When greeting someone who shares your first name, it is simply impossible to address that person without any kind of coy inflection in your voice. I've tried it, and it just can't be done. And the thing is, both parties are painfully aware of this awkwardness but they're helpless to its sucking energy.

I have a friend named Todd and whenever I see him my voice hitches for a moment, trying to erase any difference in pitch. It's not funny that we both share the same name. He knows this and I know it as well. Just like I know it's not funny when you have a friend named River and someone asks, inexplicably, if he's "related to River Phoenix." (It's also just plain not funny when you have a friend named River. Take a mental note of that.)

But no matter how hard we try, we fall into that idiotic back-and-forth. "Hey, Todd." "Hey, Todd." And then we both google our eyes, and jump backwards, like Bazooka Joe reeling from one of Mort's zingers. And we hate it. I'm thinking about cutting off my friendship with Todd, and he's probably been thinking about it for a while, too.

There are certain behaviors and judgments I am powerless to resist. That office-humor-laced exchange is one of them. I feel like I've commented on this before, but I have one very specific fear of judgment that is (hopefully) entirely self-motivated. I cannot help but feel other people are regarding me with anti-Semitic prejudice anytime I eat cole slaw. It's so irrational, but if I'm in a restaurant and I scoop some cabbage out of a slaw cup I get this creeping feeling that everyone in the room is looking down their noses at me, thinking, "Will you look at that Jew? He's like an animal, hunched over that cole slaw."

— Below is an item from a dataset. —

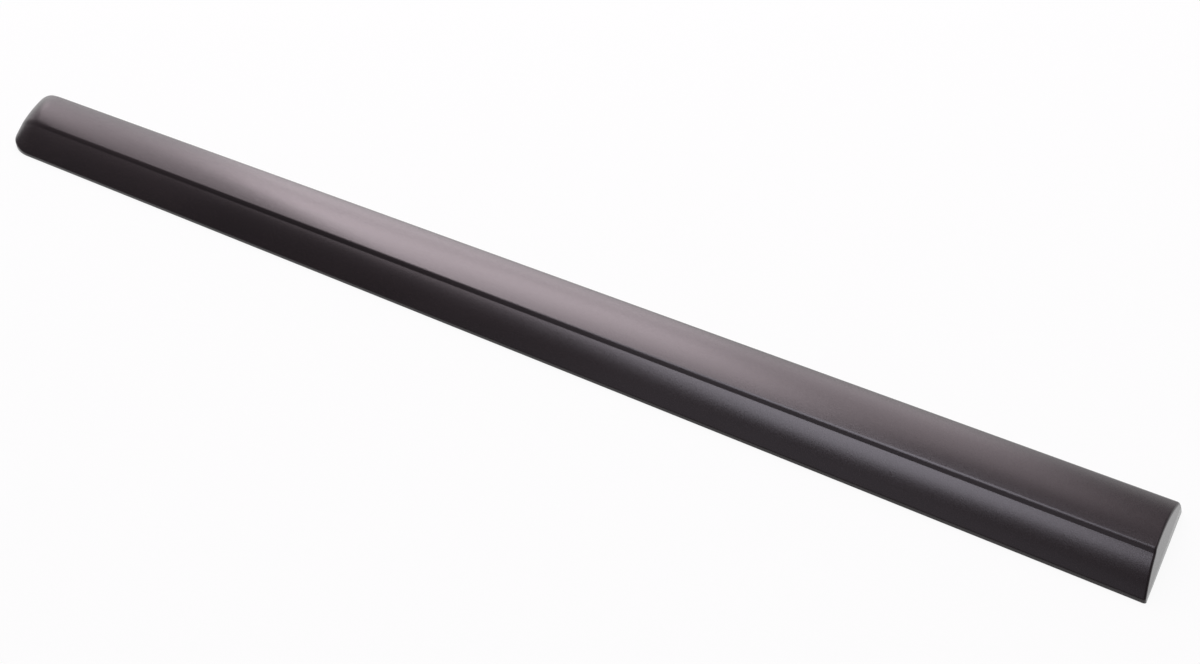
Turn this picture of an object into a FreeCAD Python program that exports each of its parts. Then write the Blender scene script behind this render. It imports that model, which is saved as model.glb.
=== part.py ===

Do other Jewish people suffer from a weird insecurity about their eating habits? Are they extra tidy or withholding of pleasure when eating pickles or spare ribs for fear of being rounded up? It surely sounds insane to everyone else, but I wonder if other minorities experience similar anxiety from their own ordinary, innocuous behaviors. Are Mexicans incapable of divorcing themselves from a touch of self-conscious embarrassment whenever they sit down for a nice long nap beneath a tree, with their sombreros lazily tipped forward?